Music critics rarely want for words to type in response to an album, but sometimes they don’t come easy. I’ve found that it’s really good or really bad releases that best make my text flow, which makes my introduction to Knife Knights so profoundly difficult. This duo finds Ishmael Butler stepping away from his Shabazz Palaces frontman persona “Palaceer Lazaro” to work out new ideas alongside musician friend and Shabazz studio hand Erik Blood. 1 Time Mirage is their debut, and if there are indeed seven volumes of this work planned (as suggested by their album art) then I might need to disconnect my keyboard, because I don’t know how long I could string together sentences to express my displeasure with this project.

Look, I’m not the biggest Shabazz Palaces fan, yet I can appreciate their effort and see where Butler/Lazaro and his partner Tendai Maraire try to go with that crew’s music. I can tell that Butler wants to drag rap kicking and screaming towards his neo-psychedelic vision of it. Knife Knights, on the other hand, finds him trying to scratch an itch caused by R&B, pop, rock, even spiritual jazz. That creates two serious problems on 1 Time Mirage. First, the album still wears so many of the sonic trappings of Shabazz releases that the results are largely impenetrable. “My Dreams Never Sleep” is dubbed out and full of reverb to the point of exhaustion, while “Drag Race Legend” tries and fails to move Funkadelic’s Maggot Brain into the 21st century. The album aims to break stylistic walls much in the same way that Kanye West has done, but there’s a relentless lo-fi sensibility that translates into a production buzz making songs like “Can’t Draw the Line” and “Come On Let’s Go” unsellable as pop.

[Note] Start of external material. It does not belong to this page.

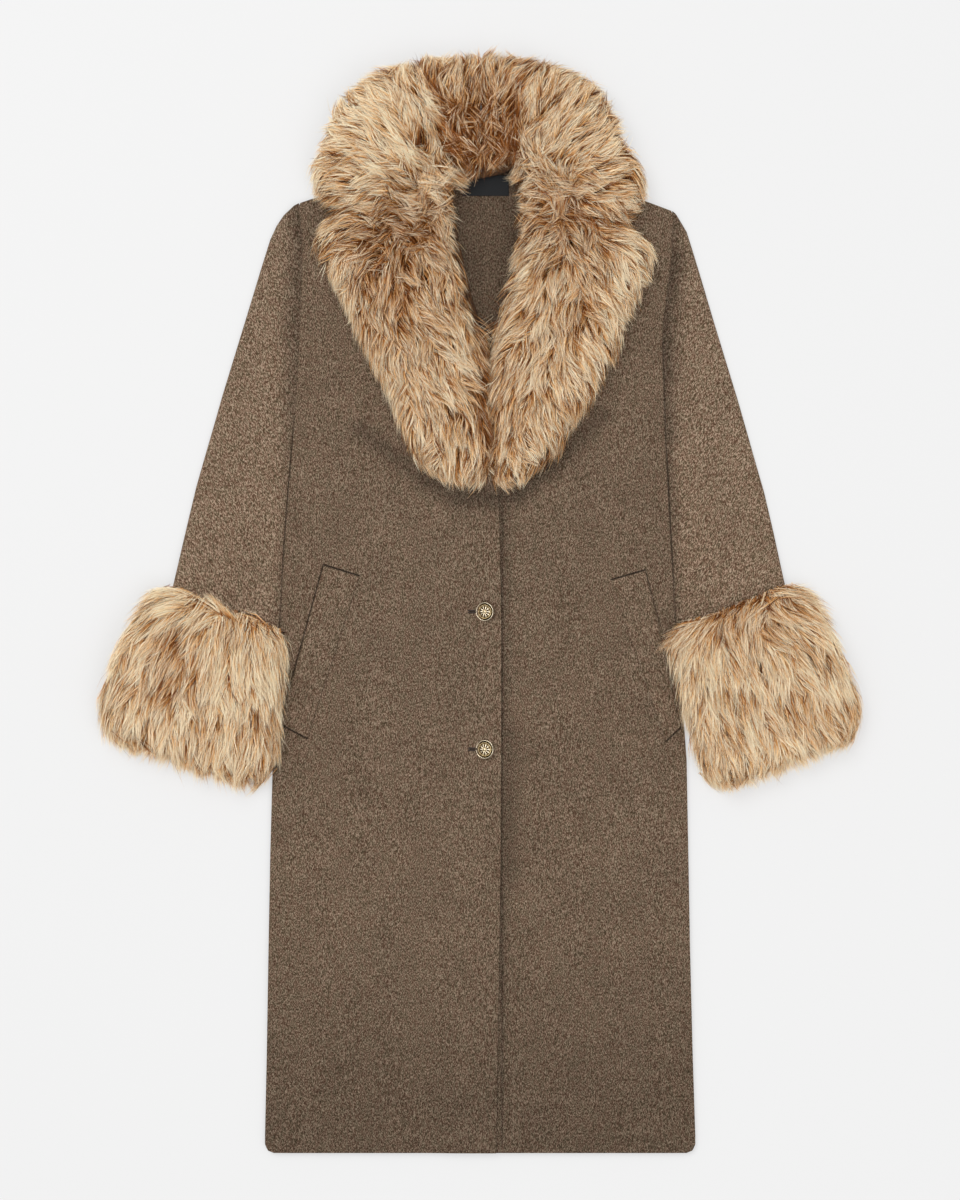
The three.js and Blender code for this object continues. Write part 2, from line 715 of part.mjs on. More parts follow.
for (const [name, half] of Object.entries(halves)) {
  const { back, front, welt } = plans[name];
  add(`back_${name}`, layer(back, backUnderside, cloth), wool);
  const slits = half.sign < 0 ? buttonYs.map(buttonSlit) : [];
  add(`front_${name}`, cut(layer(front, frontUnderside(half), cloth), slits), wool);
  add(`upper_sleeve_${name}`, sleevePiece(half, true), wool);
  add(`under_sleeve_${name}`, sleevePiece(half, false), wool);
  add(`welt_${name}`, layer(welt, weltUnderside(half), weltThickness), wool);
  add(`collar_${name}`, cut(furVolume(collarSections(half), collarCrown), bodySpace), fur);
  const weltSpace = layer(welt, weltUnderside(half), weltThickness, seamGap);
  const cuffSpace = [...bodySpace, weltSpace, ...sleeveSlots(half)];
  add(`cuff_${name}`, cut(furVolume(refine(half.cuff, 1), cuffCrown), cuffSpace), fur);
}

add('button_top', button(buttonYs[0]), metal);
add('button_bottom', button(buttonYs[1]), metal);
add('neck_label', neckLabel(), woven);

export default coat;
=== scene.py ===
import math

import bpy
import numpy as np
from mathutils import Matrix, Vector
from mathutils.bvhtree import BVHTree
from mathutils.kdtree import KDTree


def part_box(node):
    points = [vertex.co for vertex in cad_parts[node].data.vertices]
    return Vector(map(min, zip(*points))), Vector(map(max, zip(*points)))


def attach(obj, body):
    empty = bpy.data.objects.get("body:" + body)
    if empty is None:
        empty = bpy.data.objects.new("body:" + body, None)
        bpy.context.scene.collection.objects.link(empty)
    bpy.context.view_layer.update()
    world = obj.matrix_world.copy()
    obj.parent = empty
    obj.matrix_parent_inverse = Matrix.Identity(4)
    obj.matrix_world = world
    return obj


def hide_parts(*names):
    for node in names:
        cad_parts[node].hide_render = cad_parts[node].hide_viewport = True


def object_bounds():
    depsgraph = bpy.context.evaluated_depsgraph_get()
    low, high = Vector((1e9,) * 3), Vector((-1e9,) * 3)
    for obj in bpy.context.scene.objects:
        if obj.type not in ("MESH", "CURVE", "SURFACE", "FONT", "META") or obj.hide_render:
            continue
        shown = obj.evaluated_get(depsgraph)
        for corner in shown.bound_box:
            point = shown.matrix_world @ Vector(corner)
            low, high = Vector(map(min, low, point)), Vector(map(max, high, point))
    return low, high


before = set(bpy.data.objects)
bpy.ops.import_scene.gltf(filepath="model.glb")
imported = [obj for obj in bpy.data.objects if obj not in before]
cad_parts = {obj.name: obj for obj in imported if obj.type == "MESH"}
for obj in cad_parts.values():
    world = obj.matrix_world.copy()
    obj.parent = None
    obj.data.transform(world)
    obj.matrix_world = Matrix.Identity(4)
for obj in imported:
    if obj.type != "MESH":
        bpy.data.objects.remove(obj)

# A long coat laid flat, seen from straight above. Metres, with the hem towards -Y and the collar towards +Y.
cadLow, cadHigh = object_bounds()
mm = 0.001


def srgb(red, green, blue):
    return tuple(((c / 255 + 0.055) / 1.055) ** 2.4 for c in (red, green, blue)) + (1.0,)


studio = {
    "metresPerPixel": 0.00115,
    "frame": (960, 1200),
    "aim": (-0.0012, 0.004),
    "distance": 4.5,
    "sensor": 36,
    "lamps": (
        ("keyLight", (-1.7, 1.9, 4.2), 3.0, 128),
        ("fillLight", (1.9, -1.9, 4.2), 3.2, 72),
    ),
    "worldStrength": 0.60,
    "floorSize": 80,
    "floorDrop": 0.0004,
    "floorGrey": 0.30,
    "floorGlow": 0.527,
}


def deselectAll():
    for item in bpy.context.selected_objects:
        item.select_set(False)


def makeActive(item):
    deselectAll()
    item.select_set(True)
    bpy.context.view_layer.objects.active = item


def setStudio():
    s = studio
    tall = s["frame"][1] * s["metresPerPixel"]
    bpy.ops.object.camera_add(location=(s["aim"][0], s["aim"][1], s["distance"]), rotation=(0, 0, 0))
    camera = bpy.context.object
    camera.data.sensor_width = s["sensor"]
    camera.data.lens = s["sensor"] * s["distance"] / tall
    bpy.context.scene.camera = camera

    bpy.ops.mesh.primitive_plane_add(size=s["floorSize"], location=(0, 0, -s["floorDrop"]))
    floor = bpy.context.object
    floor.name = "floor"
    floor.data.materials.append(floorMaterial())

    for label, place, size, power in s["lamps"]:
        bpy.ops.object.light_add(type="AREA", location=place)
        lamp = bpy.context.object
        lamp.name = label
        lamp.data.size = size
        lamp.data.energy = power
        lamp.rotation_euler = (-Vector(place)).to_track_quat("-Z", "Y").to_euler()

    world = bpy.data.worlds.new("softRoom")
    world.use_nodes = True
    glow = world.node_tree.nodes["Background"].inputs
    glow["Color"].default_value = (1, 1, 1, 1)
    glow["Strength"].default_value = s["worldStrength"]
    bpy.context.scene.world = world
    bpy.context.scene.view_settings.view_transform = "Standard"


def newMaterial(name, sockets):
    material = bpy.data.materials.new(name)
    material.use_nodes = True
    shader = material.node_tree.nodes["Principled BSDF"]
    for socket, value in sockets.items():
        shader.inputs[socket].default_value = value
    return material, material.node_tree, shader


def floorMaterial():
    return newMaterial("paleFloor", {
        "Roughness": 0.9, "Specular IOR Level": 0.1, "Base Color": (studio["floorGrey"],) * 3 + (1,),
        "Emission Color": (1, 1, 1, 1), "Emission Strength": studio["floorGlow"]})[0]


def feed(tree, socket, value):
    if isinstance(value, bpy.types.NodeSocket):
        tree.links.new(value, socket)
    elif value is not None:
        socket.default_value = value


def addNode(tree, kind, **values):
    node = tree.nodes.new("ShaderNode" + kind)
    for key, value in values.items():
        if key in node.inputs:
            feed(tree, node.inputs[key], value)
        else:
            setattr(node, key, value)
    return node


def mathNode(tree, operation, *values, clamp=False):
    node = addNode(tree, "Math", operation=operation, use_clamp=clamp)
    for socket, value in zip(node.inputs, values):
        feed(tree, socket, value)
    return node.outputs[0]


def vectorNode(tree, operation, *values):
    node = addNode(tree, "VectorMath", operation=operation)
    for socket, value in zip(node.inputs, values):
        feed(tree, socket, value)
    return node.outputs["Value" if operation in ("DOT_PRODUCT", "DISTANCE") else "Vector"]


def noiseNode(tree, vector, scale, detail, roughness=0.5):
    return addNode(tree, "TexNoise", Vector=vector, Scale=scale, Detail=detail, Roughness=roughness)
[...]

Second, where Butler and friends once delivered words that came off like third-eye wisdom, in this new context—more singing than rap, really—they feel strangely simplistic, even sloppy. There are very few star vocal turns from anyone on 1 Time Mirage: the secret-lover chant “Low Key” is the closest thing here to a bona fide single, and Marquetta Miller and Stas Thee Boss (from THEESatisfaction) shine in a duet on the back end of “Give You Game.” Beyond that, though, we plod along with songs like “Seven Wheel Motion” and “Light Up Ahead (Time Mirage),” making it hard to fathom we’re in the presence of the same guy behind Digable Planets and the plush poetry of “Swerve….” Frankly, you could shrink this album down to fit in the space of Usher’s “Yeah,” and Butler would play Lil’ Jon.

Based on 1 Time Mirage, I can’t imagine the sheer force it might require to make Knife Knights feel like its own thing. I’d rather hear Butler continue to fold Blood into Shabazz Palaces proper, and nurse material like this beyond its current unrefined, overindulgent state.